If you permit me an unsolicited suggestion, I've had success using a black permanent marker to dim overly bright LEDs to an acceptable level. For really bright ones, which are causing trouble when the area is otherwise dark, I've also had success covering them with black insulation tape. It leaves them bright enough to be clear but not so bright as to cause annoyance.
Nail polish should work quite well.
Had a keyboard once, with three brightest high intensity leds ever seen directed at your face.

Got an icepick and stabbed it until it was no more. Highly satisfying.

Dark red nail polisher works like a charm to (semi)permanently turn bright blue LEDs into dim red ones.
I've been using black sharpies, they work well enough for most situations.
The power LED on the sub-base next to my TV bright I couldn't even watch TV as I was squinting. I put about five layers of masking tape over it to dim it enough that I could still see when it was powered, but it didn't light the whole damn room up.

The clock in my bedroom uses an orange display, which I figure is better than one emitting blue light when you're trying to sleep.

And speaking of blue light when you're trying to sleep: a CPAP machine with blue back lit control panel so bright that I drop a face washer over it to block it out. That one feels particularly ironic.

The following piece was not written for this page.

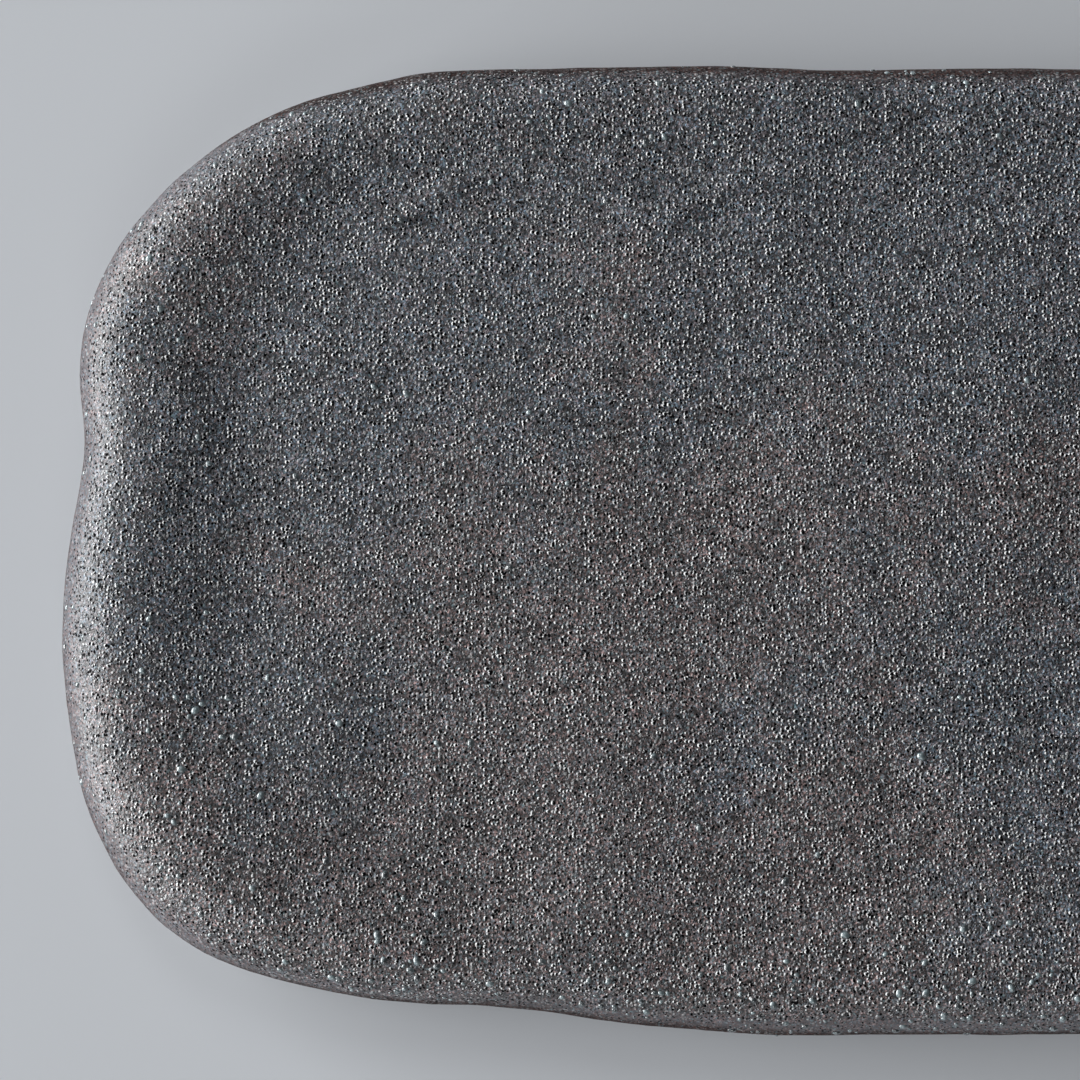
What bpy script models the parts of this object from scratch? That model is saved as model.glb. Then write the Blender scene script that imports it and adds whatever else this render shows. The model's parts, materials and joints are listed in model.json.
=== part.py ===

The display on our old cable box was green, and I had no trouble reading the time from across the room; whereas the replacement has a blue clock and I really struggle to read the numbers (the look-to-the-side-of-the-thing-you-want-to-see trick kind of works).

I always assumed bedside clocks were red due to it being least detrimental to your night vision

Your eyes can't focus the blue light. That's one of the reasons blue LED displays are so irritating. A low-intensity LED segment or dot panel is the best for a clock, but because they require a driver module and calibration to not look terrible, they cost a lot (relatively speaking).

A calibrated amber 5x7 matrix is, to me, an unsurpassed technology in digital display.

This is why I like my Ubiquity AP and my Sonoff wifi relays with Espurna firmware - I can programatically switch them off, on etc.